── Material for this task ──

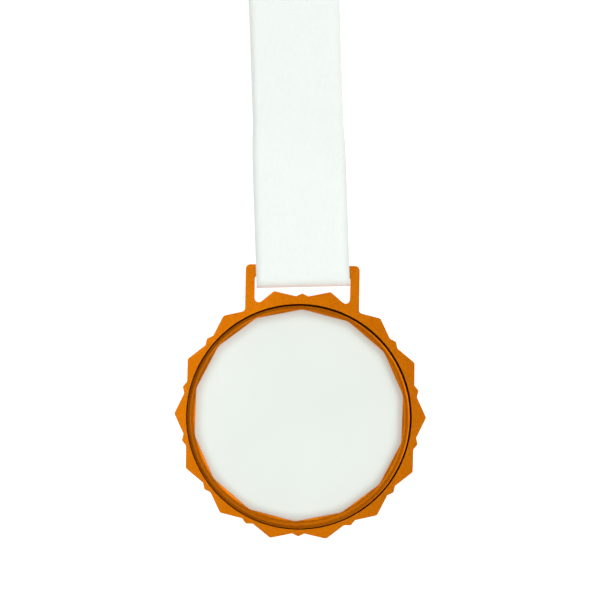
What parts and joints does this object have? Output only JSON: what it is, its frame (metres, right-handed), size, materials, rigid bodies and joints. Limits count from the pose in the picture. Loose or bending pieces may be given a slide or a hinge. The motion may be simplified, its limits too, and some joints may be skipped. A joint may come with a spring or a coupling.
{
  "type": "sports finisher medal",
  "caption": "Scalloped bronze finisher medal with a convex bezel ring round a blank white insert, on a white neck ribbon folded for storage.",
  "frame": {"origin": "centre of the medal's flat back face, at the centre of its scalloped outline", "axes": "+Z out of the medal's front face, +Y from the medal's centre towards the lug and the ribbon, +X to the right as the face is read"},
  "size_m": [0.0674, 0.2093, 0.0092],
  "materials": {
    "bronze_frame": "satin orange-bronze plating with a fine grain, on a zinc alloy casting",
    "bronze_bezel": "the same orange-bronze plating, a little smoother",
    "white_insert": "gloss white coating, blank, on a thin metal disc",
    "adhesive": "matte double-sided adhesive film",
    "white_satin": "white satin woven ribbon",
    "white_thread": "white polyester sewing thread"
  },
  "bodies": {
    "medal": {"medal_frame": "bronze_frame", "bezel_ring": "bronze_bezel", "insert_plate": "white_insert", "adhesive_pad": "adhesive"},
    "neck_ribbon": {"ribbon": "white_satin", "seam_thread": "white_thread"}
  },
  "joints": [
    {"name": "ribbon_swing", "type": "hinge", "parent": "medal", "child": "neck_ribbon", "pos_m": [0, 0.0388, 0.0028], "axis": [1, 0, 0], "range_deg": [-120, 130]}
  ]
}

───
── Material for this task ──

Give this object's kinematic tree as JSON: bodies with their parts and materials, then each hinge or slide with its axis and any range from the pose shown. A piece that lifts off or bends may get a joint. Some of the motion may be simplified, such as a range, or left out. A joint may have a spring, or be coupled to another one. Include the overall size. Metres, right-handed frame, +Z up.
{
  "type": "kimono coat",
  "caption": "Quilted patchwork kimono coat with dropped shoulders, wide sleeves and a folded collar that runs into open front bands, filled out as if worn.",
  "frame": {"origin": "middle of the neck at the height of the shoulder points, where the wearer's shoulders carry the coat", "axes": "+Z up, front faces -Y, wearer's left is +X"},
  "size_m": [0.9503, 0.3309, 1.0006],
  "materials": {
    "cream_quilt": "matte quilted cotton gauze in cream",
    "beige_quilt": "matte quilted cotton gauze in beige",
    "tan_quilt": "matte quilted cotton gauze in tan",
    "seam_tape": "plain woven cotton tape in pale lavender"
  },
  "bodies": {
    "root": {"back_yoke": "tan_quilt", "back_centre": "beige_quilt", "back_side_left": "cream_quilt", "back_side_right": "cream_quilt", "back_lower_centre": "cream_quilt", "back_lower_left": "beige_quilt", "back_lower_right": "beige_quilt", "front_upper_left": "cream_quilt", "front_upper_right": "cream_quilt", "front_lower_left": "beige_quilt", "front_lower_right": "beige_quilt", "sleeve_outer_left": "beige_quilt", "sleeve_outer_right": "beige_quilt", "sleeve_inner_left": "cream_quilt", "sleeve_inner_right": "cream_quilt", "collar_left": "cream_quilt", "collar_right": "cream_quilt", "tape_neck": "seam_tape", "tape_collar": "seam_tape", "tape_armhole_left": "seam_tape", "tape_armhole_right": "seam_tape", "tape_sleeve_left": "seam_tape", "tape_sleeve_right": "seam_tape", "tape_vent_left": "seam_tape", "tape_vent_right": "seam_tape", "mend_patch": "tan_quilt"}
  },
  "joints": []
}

───

## Written problem
How many of the lines above include the string "pose"? Answer with the number only.

## Written solution
2